The individual Libyan who goes to the polls can be motivated by different elements of his or her identity, such as tribal, ideological, religious or geographic sentiments, combined with their immediate interests or needs, such as security, jobs, income, or basic social services. The Islamic element of Libyans’ identity is strong, as it is across the region, though in some instances religious sentiments will be dominated by tribal allegiances that have a better chance of mobilizing political power and providing the community with those priorities of rights and needs that it articulates at any given moment. My guess is that because Libya is still addressing the most basic elements of state formation, for now tribe trumps religion in the aggregation of political power in the public sphere.
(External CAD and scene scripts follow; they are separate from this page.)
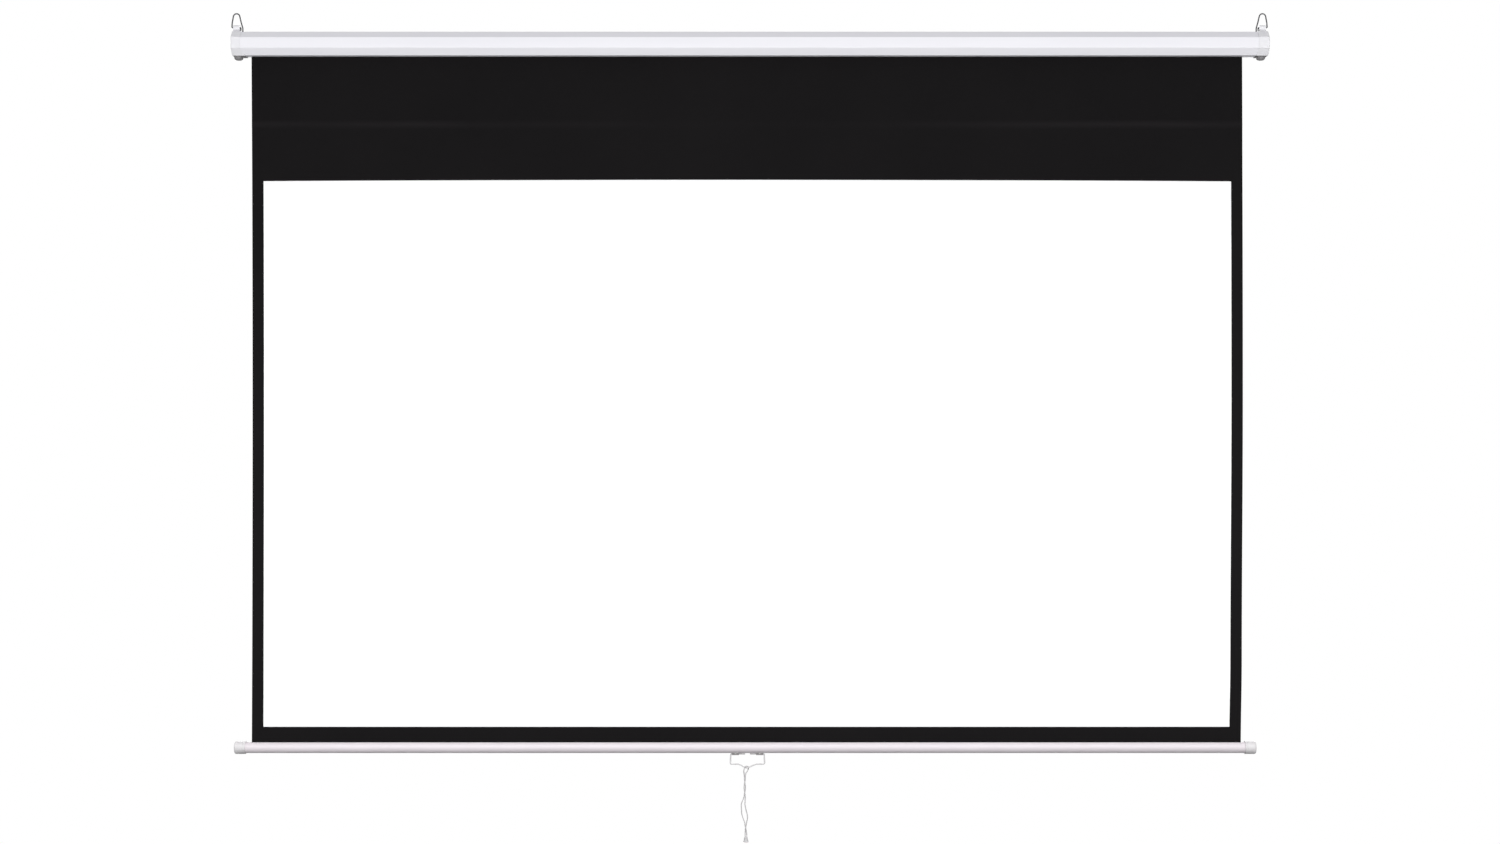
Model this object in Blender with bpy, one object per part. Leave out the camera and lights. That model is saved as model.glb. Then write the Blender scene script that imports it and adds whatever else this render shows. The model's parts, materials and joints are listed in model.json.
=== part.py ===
"""A pull-down projection screen on a spring roller, at rest with its sheet drawn down and locked.

Metres, +Z up, X along the case and Y back to the wall. The origin is the middle of the line through
the insides of the two hangers' tops, where the screen hangs.
"""

import math

import bmesh
import bpy
from mathutils import Matrix, Vector

MM = 0.001

# Clearances
SEAT_GAP = 0.3 * MM
MERGE_DISTANCE = 1e-7

# The sheet: a white picture in a black border, with a long black top
PICTURE_WIDTH = 2214 * MM
PICTURE_HEIGHT = 1250 * MM
SIDE_BORDER = 26.5 * MM
BOTTOM_BORDER = 35 * MM
TOP_DROP = 283.2 * MM
SHEET_THICKNESS = 0.35 * MM
SHEET_OFFSET_X = -5.5 * MM
SHEET_Y = 8.9 * MM

# The case
HANG_DROP = 42 * MM
CASE_MARGIN = 24 * MM
CASE_HEIGHT = 54 * MM
CASE_DEPTH = 60 * MM
CASE_FACET = 15 * MM
CASE_WALL = 1.0 * MM
CASE_BEND = 2.2 * MM
SLOT_WIDTH = 9.6 * MM
SLOT_LIP = 5 * MM
BEND_STEPS = 3

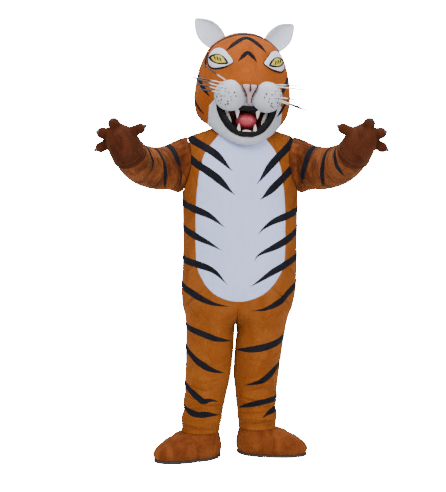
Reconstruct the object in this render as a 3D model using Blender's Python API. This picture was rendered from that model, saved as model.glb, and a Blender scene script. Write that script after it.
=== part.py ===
"""Tiger costume for an adult wearer: a plush jumpsuit with a white belly, a padded head, two paw gloves
and two slipper feet, filled out as worn.

Metres, +Z up, the face looks along -Y. The origin is at the wearer's shoulder line, where the suit is
carried. Suit and shoe heights are written from the floor, head heights from the origin. "left" is the
wearer's left, which is +X.
"""

import math
from collections import namedtuple

import bmesh
import bpy
from mathutils import Matrix, Vector

# Driving sizes
SHOULDER_HEIGHT = 1.400
CLOTH = 0.002
SEAM_GAP = 0.0003
SEAT_GAP = 0.0004
HEAD_WALL = 0.009
CROTCH_HEIGHT = 0.565
HEM_HEIGHT = 0.115
ARMHOLE_TOP = 1.372
ARMHOLE_BOTTOM = 1.120
ARMHOLE_ANGLE = math.radians(35)
ARMHOLE_STEPS = 10
BELLY_BOTTOM = 0.672
ZIP_BOTTOM = 0.800
ZIP_HALF_WIDTH = 0.0042
PANEL_COLUMNS = 6
BELLY_COLUMNS = 3
HEAD_TURN = math.radians(6.5)
HEAD_TILT = math.radians(2.5)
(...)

This complex matrix of individual identities and needs means that individuals will constantly evolve in their political behavior, especially in voting, and especially in volatile situations such as we are experiencing across the Arab world in transitioning societies. This has been most evident in Egypt, where tribal identity is weak or non-existent, but secular values, religion, and Egyptian and Arab nationalism are stronger. So the current battle in Egypt revolves around the military and the Islamists vying for constitutional legitimacy and political power.